Globally, the horrific effects of climate change and biodiversity loss are becoming increasingly evident. People across the world are demanding action, and slowly but surely, governments are responding.

As a landscape architect, I’m passionate about providing an integrated and holistic view when designing, managing and planning for resilient spaces.  I push to include nature-based solutions on all the projects I’m involved in. But what are nature-based solutions, and what value do they bring in terms of climate resilience?

Nature-based solutions (NbS), as defined by Oxford University, involve working with nature to address societal challenges, providing benefits for both human wellbeing and biodiversity. Specifically, they are actions that involve the protectionrestoration or management of natural and semi-natural ecosystems; the sustainable management of aquatic systems and working lands such as croplands or timberlands; or the creation of novel ecosystems in and around cities.

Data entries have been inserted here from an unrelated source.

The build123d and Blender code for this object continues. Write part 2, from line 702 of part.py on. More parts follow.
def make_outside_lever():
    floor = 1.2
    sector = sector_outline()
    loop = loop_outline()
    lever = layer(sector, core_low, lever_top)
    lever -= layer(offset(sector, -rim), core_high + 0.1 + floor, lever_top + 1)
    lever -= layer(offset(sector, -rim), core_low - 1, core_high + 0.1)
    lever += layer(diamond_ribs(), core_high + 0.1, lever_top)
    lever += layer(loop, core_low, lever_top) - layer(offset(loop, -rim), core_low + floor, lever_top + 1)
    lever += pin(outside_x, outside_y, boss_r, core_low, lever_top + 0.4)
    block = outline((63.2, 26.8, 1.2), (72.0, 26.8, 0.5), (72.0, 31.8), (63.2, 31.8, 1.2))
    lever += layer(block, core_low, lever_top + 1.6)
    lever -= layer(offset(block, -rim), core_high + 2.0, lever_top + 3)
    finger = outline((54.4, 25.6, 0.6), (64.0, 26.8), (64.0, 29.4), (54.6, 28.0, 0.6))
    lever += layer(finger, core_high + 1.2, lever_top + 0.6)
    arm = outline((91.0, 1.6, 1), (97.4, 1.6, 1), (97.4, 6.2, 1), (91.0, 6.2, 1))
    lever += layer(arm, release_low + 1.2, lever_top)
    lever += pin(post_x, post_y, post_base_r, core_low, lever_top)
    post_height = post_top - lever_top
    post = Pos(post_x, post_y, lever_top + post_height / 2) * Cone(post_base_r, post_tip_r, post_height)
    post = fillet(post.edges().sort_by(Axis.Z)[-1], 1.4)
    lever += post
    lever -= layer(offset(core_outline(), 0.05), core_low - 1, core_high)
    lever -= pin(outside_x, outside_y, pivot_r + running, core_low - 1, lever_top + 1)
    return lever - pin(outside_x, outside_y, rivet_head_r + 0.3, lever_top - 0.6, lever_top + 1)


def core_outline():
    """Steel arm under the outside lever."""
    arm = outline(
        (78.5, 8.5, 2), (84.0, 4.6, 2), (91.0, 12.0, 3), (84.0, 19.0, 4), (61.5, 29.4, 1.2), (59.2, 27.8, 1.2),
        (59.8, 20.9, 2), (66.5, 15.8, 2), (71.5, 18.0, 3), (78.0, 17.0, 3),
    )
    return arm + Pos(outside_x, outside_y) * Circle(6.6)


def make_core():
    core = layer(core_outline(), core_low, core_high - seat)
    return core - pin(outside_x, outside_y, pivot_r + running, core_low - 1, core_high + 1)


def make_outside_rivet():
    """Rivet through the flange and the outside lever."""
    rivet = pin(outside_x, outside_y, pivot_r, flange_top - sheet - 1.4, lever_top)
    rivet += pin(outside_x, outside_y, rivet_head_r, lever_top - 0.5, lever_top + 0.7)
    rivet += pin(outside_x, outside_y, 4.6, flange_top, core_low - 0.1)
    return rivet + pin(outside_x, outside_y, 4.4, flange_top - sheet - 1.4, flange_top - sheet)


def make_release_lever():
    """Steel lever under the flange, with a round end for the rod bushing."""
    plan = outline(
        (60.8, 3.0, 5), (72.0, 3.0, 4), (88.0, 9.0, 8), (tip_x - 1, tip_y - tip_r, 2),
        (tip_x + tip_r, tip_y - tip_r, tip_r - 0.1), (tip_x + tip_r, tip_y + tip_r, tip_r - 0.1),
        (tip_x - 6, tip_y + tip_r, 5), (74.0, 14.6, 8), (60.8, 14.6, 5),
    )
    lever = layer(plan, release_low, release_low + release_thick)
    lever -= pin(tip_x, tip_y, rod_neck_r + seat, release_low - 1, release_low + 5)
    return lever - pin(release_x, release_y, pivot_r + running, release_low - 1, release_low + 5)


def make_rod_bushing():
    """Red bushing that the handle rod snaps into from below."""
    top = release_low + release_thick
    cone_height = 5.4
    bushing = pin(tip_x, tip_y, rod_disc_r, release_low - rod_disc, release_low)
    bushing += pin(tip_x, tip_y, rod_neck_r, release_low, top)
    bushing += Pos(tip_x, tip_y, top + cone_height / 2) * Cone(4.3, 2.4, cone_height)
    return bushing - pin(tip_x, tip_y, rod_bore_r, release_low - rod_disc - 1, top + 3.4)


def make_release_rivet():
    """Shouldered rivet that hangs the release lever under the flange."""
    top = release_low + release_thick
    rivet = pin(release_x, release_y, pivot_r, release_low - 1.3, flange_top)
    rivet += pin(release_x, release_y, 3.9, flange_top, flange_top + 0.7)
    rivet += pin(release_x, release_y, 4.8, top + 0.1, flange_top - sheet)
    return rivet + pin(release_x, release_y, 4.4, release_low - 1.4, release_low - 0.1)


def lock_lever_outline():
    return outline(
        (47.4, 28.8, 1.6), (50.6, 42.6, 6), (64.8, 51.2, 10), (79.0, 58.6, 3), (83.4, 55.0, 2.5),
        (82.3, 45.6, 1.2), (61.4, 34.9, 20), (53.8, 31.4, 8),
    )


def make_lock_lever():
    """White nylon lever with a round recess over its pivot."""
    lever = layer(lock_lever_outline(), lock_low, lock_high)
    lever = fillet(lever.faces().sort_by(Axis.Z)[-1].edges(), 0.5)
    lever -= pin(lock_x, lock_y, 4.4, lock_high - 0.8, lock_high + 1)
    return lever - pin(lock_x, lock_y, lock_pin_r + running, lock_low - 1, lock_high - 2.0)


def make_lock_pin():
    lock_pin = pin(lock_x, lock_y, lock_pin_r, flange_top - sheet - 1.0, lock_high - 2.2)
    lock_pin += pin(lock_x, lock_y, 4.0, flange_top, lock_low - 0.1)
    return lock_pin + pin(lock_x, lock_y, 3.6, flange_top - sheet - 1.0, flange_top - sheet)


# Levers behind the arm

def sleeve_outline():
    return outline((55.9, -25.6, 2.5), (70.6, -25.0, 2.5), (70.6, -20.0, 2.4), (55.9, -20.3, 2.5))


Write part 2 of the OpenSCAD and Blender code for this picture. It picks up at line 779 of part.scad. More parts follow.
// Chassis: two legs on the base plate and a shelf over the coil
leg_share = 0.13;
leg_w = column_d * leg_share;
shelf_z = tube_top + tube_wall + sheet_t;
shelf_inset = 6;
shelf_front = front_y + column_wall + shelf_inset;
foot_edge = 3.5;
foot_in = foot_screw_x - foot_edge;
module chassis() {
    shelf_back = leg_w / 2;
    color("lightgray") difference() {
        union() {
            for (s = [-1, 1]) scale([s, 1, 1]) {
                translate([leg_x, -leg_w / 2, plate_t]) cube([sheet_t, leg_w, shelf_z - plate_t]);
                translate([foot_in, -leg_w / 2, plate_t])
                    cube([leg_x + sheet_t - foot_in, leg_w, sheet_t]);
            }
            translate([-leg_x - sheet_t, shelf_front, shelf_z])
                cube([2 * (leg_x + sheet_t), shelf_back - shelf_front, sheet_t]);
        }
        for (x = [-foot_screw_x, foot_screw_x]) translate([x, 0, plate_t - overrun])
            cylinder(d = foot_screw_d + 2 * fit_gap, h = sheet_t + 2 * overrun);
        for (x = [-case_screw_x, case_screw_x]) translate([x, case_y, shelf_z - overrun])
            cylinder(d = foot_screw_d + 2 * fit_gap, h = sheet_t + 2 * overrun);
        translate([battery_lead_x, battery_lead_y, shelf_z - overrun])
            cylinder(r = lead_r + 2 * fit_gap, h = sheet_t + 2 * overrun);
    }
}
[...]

It’s really important to drive change and extend nature-based solutions through every stage of the planning and design process, at every scale of development.  Over the last decade, there’s been a step change in policy initiatives pushing for green infrastructure, biodiversity net gain and natural capital.

Despite these policy drivers, however, there is still more that needs to be done to integrate nature-based solutions into our projects, informing clients and ultimately helping to restore a fractured planet.

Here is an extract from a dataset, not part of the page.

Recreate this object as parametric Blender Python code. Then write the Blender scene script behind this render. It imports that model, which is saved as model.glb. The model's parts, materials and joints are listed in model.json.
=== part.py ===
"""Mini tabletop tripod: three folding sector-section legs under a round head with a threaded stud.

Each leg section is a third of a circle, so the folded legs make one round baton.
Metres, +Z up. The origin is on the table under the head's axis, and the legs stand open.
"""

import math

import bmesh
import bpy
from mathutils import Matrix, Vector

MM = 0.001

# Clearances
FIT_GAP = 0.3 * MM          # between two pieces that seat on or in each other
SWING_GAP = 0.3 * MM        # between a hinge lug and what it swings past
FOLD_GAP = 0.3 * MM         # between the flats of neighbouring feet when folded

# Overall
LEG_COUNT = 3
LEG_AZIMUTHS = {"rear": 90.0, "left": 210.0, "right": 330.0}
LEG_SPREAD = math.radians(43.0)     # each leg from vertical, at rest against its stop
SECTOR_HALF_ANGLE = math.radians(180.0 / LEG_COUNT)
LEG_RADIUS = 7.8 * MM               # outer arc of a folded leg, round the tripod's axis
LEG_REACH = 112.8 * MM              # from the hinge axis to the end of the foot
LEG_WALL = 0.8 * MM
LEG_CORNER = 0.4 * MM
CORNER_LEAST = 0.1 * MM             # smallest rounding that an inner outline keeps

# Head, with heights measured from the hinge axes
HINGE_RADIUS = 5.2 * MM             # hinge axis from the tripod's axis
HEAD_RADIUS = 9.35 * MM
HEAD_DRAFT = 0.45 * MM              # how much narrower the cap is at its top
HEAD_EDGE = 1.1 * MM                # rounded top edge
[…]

Value engineering exercises often take place on projects; clients will ask us to reduce the number of trees, change specifications of green roofs, and remove planters. We must challenge these exercises, and work with clients to resolve cost concerns, developing low-maintenance solutions which do not compromise the original design intent, but enhance ecology, connect green corridors, and carefully integrate Sustainable Urban Drainage (SuD’S). We must embrace the challenge and use our energy to enthuse clients to include urban solutions such as rain gardens, street trees, green roofs and walls. We need to educate clients in the development of green spaces, and how they can help urban areas adapt to climate change impacts, such as flooding events and heatwaves, and tackle socio-environmental challenges such as poor air quality, biodiversity loss and human health and wellbeing.

At HLM, we’re responding positively to the climate emergency. From a landscape perspective, all our projects carry out the Urban Greening Factor (UGF) This is a tool that evaluates and quantifies the amount and quality of urban greeningthat a site provides, to inform decisions about levels of greening needed in schemes. The UGF is set out in Policy G5 of The London Plan, 2021, and is intended to be integrated at initial design stages of planning, with the aimto increase green cover through all developments. The UGF tool is also a referenced metric in the RIBA Sustainable Outcomes Guide, 2019.

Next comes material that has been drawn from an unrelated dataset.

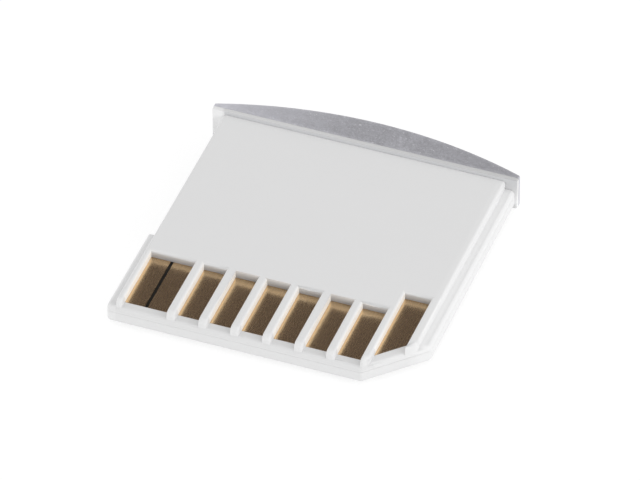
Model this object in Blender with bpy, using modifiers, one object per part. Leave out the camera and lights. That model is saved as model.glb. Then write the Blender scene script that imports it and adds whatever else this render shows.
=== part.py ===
"""Memory card adapter: a short card body with a side bay for a small card and an aluminium end cap.

The model frame has +Z up, out of the contact side, and -Y at the leading edge. Its origin is the centre
of the footprint, at the height of the cap's underside. All construction below is done in the card frame:
x across the card, y back from the leading edge and z up from the label face.
"""

import math

import bmesh
import bpy
from mathutils import Matrix, Vector

MM = 0.001

# Card body, as the host's slot expects it
BODY_WIDTH = 24.0 * MM
BODY_LENGTH = 22.5 * MM
BODY_THICKNESS = 2.1 * MM
RAIL_WIDTH = 0.75 * MM
RAIL_THICKNESS = 1.4 * MM
CORNER_CUT = 4.0 * MM
CORNER_RADIUS = 0.4 * MM
CUT_RADIUS = 0.4 * MM
EDGE_RADIUS = 0.23 * MM
RAIL_EDGE_RADIUS = 0.3 * MM
NOSE_RADIUS = 0.5 * MM
NOSE_SETBACK = 0.05 * MM
NOSE_RUNOUT = 0.01 * MM

# Finger notch, where the left rail ends
NOTCH_AHEAD_OF_BAY = 1.0 * MM
NOTCH_RADIUS = 0.3 * MM
NOTCH_OVERLAP = 0.05 * MM

# Contact windows, counted from the right: the corner window, the narrow ones and the wide one
RIGHT_FRAME = 0.75 * MM
CORNER_WINDOW_WIDTH = 2.05 * MM
CORNER_RIB_WIDTH = 0.6 * MM
FIRST_WINDOW_WIDTH = 1.95 * MM
RIB_WIDTH = 0.7 * MM
RIB_PITCH = 2.5 * MM
WIDE_WINDOW_LEAST = 2.4 * MM
LEFT_FRAME = 0.47 * MM
WINDOWS_TO_DIVIDER = 2.82 * MM
CORNER_WINDOW_LONGER = 2.08 * MM
LEDGE_DEPTH = 0.81 * MM

# Pads and board
PAD_THICKNESS = 0.04 * MM
PAD_OVERLAP = 0.08 * MM
PAD_TAIL = 0.3 * MM
PAD_GAP = 0.24 * MM
PAD_GAP_SHIFT = 0.09 * MM
BOARD_THICKNESS = 0.35 * MM
BOARD_CLEARANCE = 0.03 * MM
BOARD_HEADROOM = 0.01 * MM
SIDE_WALL = 0.25 * MM

# Shells
SEAM_HEIGHT = 0.9 * MM
FLOOR = 0.35 * MM
ROOF = 0.35 * MM
DIVIDER = 0.75 * MM
REAR_WALL = 1.45 * MM
SEAT_GAP = 0.02 * MM
LABEL_EDGE_RADIUS = 0.15 * MM
SUPPORT_WIDTH = 0.8 * MM
SUPPORT_COUNT = 4
SUPPORT_INSET = 0.6 * MM
PEG_RADIUS = 0.45 * MM
PEG_CLEARANCE = 0.05 * MM
PEG_INSET = 0.9 * MM
PEG_ENTRY = 0.3 * MM

# Small card that the bay takes
CARD_LENGTH = 15.0 * MM
CARD_WIDTH = 11.0 * MM
CARD_FACE = 0.7 * MM
CARD_LIP = 1.0 * MM
CARD_CLEARANCE = 0.15 * MM
CARD_HEADROOM = 0.07 * MM
MOUTH_FLARE = 0.35 * MM

# Contact block and its springs
BLOCK_LENGTH = 2.4 * MM
BLOCK_SIDE_GAP = 0.25 * MM
BLOCK_HEADROOM = 0.12 * MM
SPRING_COUNT = 8
SPRING_PITCH = 1.1 * MM
SPRING_WIDTH = 0.4 * MM
SPRING_THICKNESS = 0.12 * MM
SPRING_PRELOAD = 0.12 * MM
SPRING_REACH = 2.4 * MM
SPRING_TIP = 0.7 * MM
SPRING_TIP_RISE = 0.28 * MM
SPRING_ROOT = 0.3 * MM
SPRING_BEND = 0.35 * MM
SPRING_ROOM = 0.4 * MM
GROOVE_CLEARANCE = 0.03 * MM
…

We showcased our expertise in UGF, Biodiversity Net Gain and Natural Capital on the Circular Twin research and development project, a real-time redesign of an existing, recently constructed school. The project innovates a new process by which construction projects are designed and delivered with ambitious whole-life targets for embodied carbon and operational energy use.

The cross-discipline collaboration with Morgan Sindall and other partners puts carbon before capex. The aim is to find a more sustainable way of building for the industry, utilising the full potential of digital twinning and BIM, against the same functional requirements informing contemporary UK school design. By applying lessons learnt from past projects, challenging what constitutes business as usual for all project stakeholders, and enabling vertical collaboration through the supply chain, we have unearthed the potential for transformative approaches in the design and build process.

The Landscape team added value by:

  • Producing an Urban Greening Factor score on the baseline case, refining of baseline and radical alternative scenarios. We identified that just by relaxing the mowing regime and creating meadows, we can increase the UGF significantly.
  • Supporting on a Biodiversity Net Gain (BNG) calculation of the Urban Greening Factor scenarios (authored by the ecologists);
  • Inputting into qualitative research into carbon sequestration;
  • Inputting into qualitative research into Natural Capital; and
  • Inputting into a comprehensive materials system comparison, seeking to find the most sustainable, innovative materials for hard landscaping.

The collaborative team utilised Morgan Sindall’s in-house calculation tool CarboniCa, which uses the latest RICS standards on whole life carbon assessment to measure the whole life carbon of our built environment assets. CarboniCa gave us the power to make informed real-time judgement-based design and procurement decisions with our supply chain, enabling us to find the silver-lining between the inherent cost-carbon trade off.

This project realised the dream of landscape architects being appointed at the initial design stages of a project – this needs to be extended to all projects. While our profession can play a role in both mitigation and adaptation, landscape architecture’s real strength is its ability to take an integrated, holistic approach. Landscape professionals can offer an alternative way, not only of tackling specific climatic challenges head on, but realising multiple secondary benefits at the same time, balancing outcomes for people and nature.

We need to do more now with regards to re-greening and re-wilding. I’m passionate about pushing those ideas forwards with clients and making a step change in the industry, exploring new avenues and having fun along the way. I’m keen for everyone in our team to join this journey; it needs to be at every project stage, to ensure that projects are successfully designed with nature in mind.

As landscape professionals, we’re perfectly aligned to create nature-based solutions that not only reduce carbon, but are also more resilient to climate risks. There’s an exciting future ahead for the landscape profession, and I am committed to driving this forward at HLM.

If we don’t change the way we think, act, and design now, and prioritise nature-based solutions and habitat enhancement, the world as we know it will be lost forever.